If so then I don't see why having PIC shared object is bad: addresses will anyway be represented as literals with relocations against them, and when you disassemble an instruction you'd be able to see that it refers to such literal.

If for some other reason GOT and PLT need to be avoided it still may be easier to relax ld restrictions on relocation placement and allow leaving R_XTENSA_SLOT*_OP type relocations in the linked shared object. One of the reasons it's not allowed now is that these relocation types don't describe relocation completely, the instruction where relocation points must be analyzed in order to understand, how its immediate subfield must be changed. That'd be very expensive for dynamic linker, but doesn't matter for static analysis.

pfalcon commented 9 years ago

The instruction defines how its operand is used, e.g. in l32r a0, x x is always an address.

Well, yeah, the beauty of the RISC. But that's not true in general case, e.g. if something is linked at address 0, N in "movi aX, N" can be either literal numeric value or address. For arch where "move immediate" is full-range, or for RISCs, which emulate it with l32r-like, the issue is also apparent.

I think R_XTENSA_NONE should never appear in objects/executables. If it does it's most likely a bug.

In an object file produced by "ld -r"ing together all objects from exploded esp8266 sdk libs:

$ readelf --all blob.o | grep R_XTENSA_NONE | wc
   8167   32668  413452

And generally, if those mark place which was already fixed up (e.g. SLOT0_OP which was undefined in a single object, but which was fixed up with relative addressing), it's better to have (for my usecase) at least NONE, than nothing at all.

If so then I don't see why having PIC shared object is bad

It's not bad. The question was whether non-PIC objects can be put a shared lib: I just took an esp8266 which produces ELF (from which actual ROM image is to be extracted), and added --shared option, leading to bunch of errors quoted above, so I just wondered if something could be done about that, but I assume not.

From Linux point of view, requiring shlib to be always PIC makes good sense, given that it simplifies dynamic linker and gives 100% sharable image w/o need for pages dirtied by relocations.

Well, thanks for discussion, it was helpful, as I mentioned, I started writing kind of load-linker for scratchabit, even if it will be just proof of concept.

jcmvbkbc commented 9 years ago

I think R_XTENSA_NONE should never appear in objects/executables. If it does it's most likely a bug.

In an object file produced by "ld -r"ing together all objects from exploded esp8266 sdk libs

Interesting. I looked at the produced object file and saw that

     ee0:       f0c112          addi    a1, a1, -16
                        ee0: R_XTENSA_NONE      *ABS*
    101f:       0074c5          call0   176c <system_rtc_mem_read>
                        101f: R_XTENSA_NONE     *ABS*+0xa8
                        101f: R_XTENSA_SLOT0_OP system_rtc_mem_read

I still think that these are bugs.

BTW, have you tried linker options

`-q'
`--emit-relocs'
     Leave relocation sections and contents in fully linked executables.
     Post link analysis and optimization tools may need this
     information in order to perform correct modifications of
     executables.  This results in larger executables.
pfalcon commented 9 years ago

--emit-relocs

Great, exactly what I need! I tried to look thru ld --help, but apparently quit that too early switching to google instead. Thanks for the hint!

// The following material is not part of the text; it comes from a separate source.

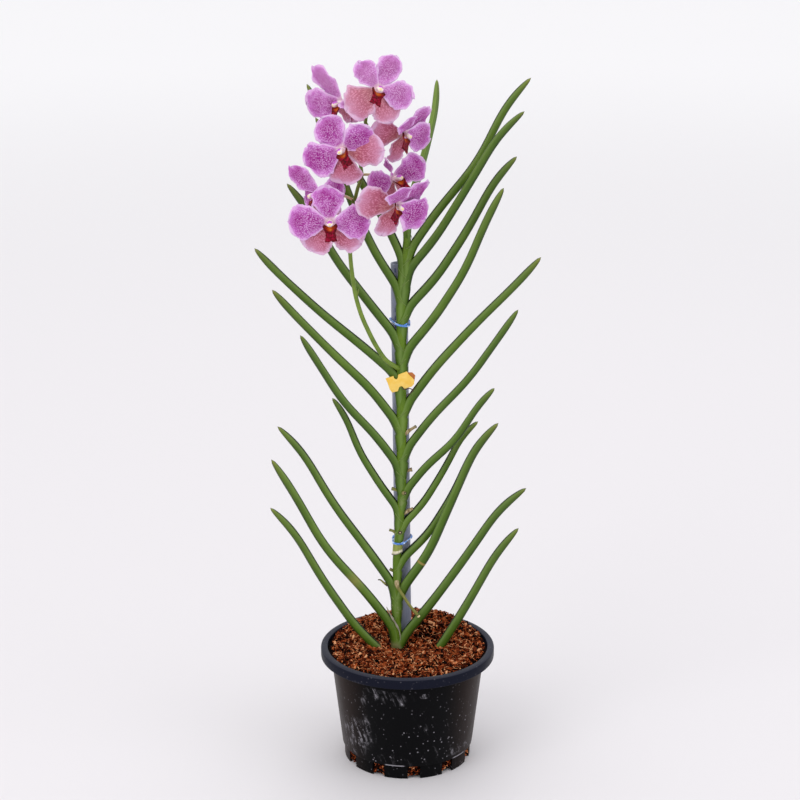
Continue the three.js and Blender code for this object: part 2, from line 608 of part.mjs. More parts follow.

pfalcon commented 9 years ago

Another question, not directly related to the above, but to not create another ticket:

Reading Xtensa ISA RefMan, s.8.3.1:

The assembler substitutes a different instruction when an operand is out of range. For example, it turns MOVI into L32R when the immediate is outside the range -2048 to 2047.

Suppose I want to perform reverse transform - turn L32R into MOVI, but want to make it distinguishable from real MOVI - what naming would you suggest? So far I use "movi*", but maybe some form would be more "Xtensa-ic", e.g. "movi.l"?

jcmvbkbc commented 9 years ago

Suppose I want to perform reverse transform - turn L32R into MOVI, but want to make it distinguishable from real MOVI - what naming would you suggest?

Make it distinguishable in what context? You mean disassembling l32r into movi? Don't know. To my taste literal disassembly with loaded value in comment is the best.

maybe some form would be more "Xtensa-ic"

No, AFAIK: we only make opcode substitution at assembly time, not at disassembly. And if you write in assembly you usually just use movi regardless of the immediate value.

pfalcon commented 9 years ago

Make it distinguishable in what context? You mean disassembling l32r into movi? Don't know. To my taste literal disassembly with loaded value in comment is the best.

Yes, in the context of producing human-readable disassembly (which is a context of ScratchABit mentioned above). You prefer that because you use Xtensa asm daily, for other people it's nuisance to remember difference between l32i & l32r ;-). Also, comments are just that - sequence of chars, while arguments are objects and have type (numeric value/address at least). So, in a current prototype of this feature for ida-xtensa I have argument vs comment the other way around:

4000011f   movi*           a2, 0x4000e328 ; via 0x40000098

4000011f   movi*           a2, _rom_store_table ; via 0x40000098 

So, if you don't have better suggestions than "movi*", let it stay that ;-).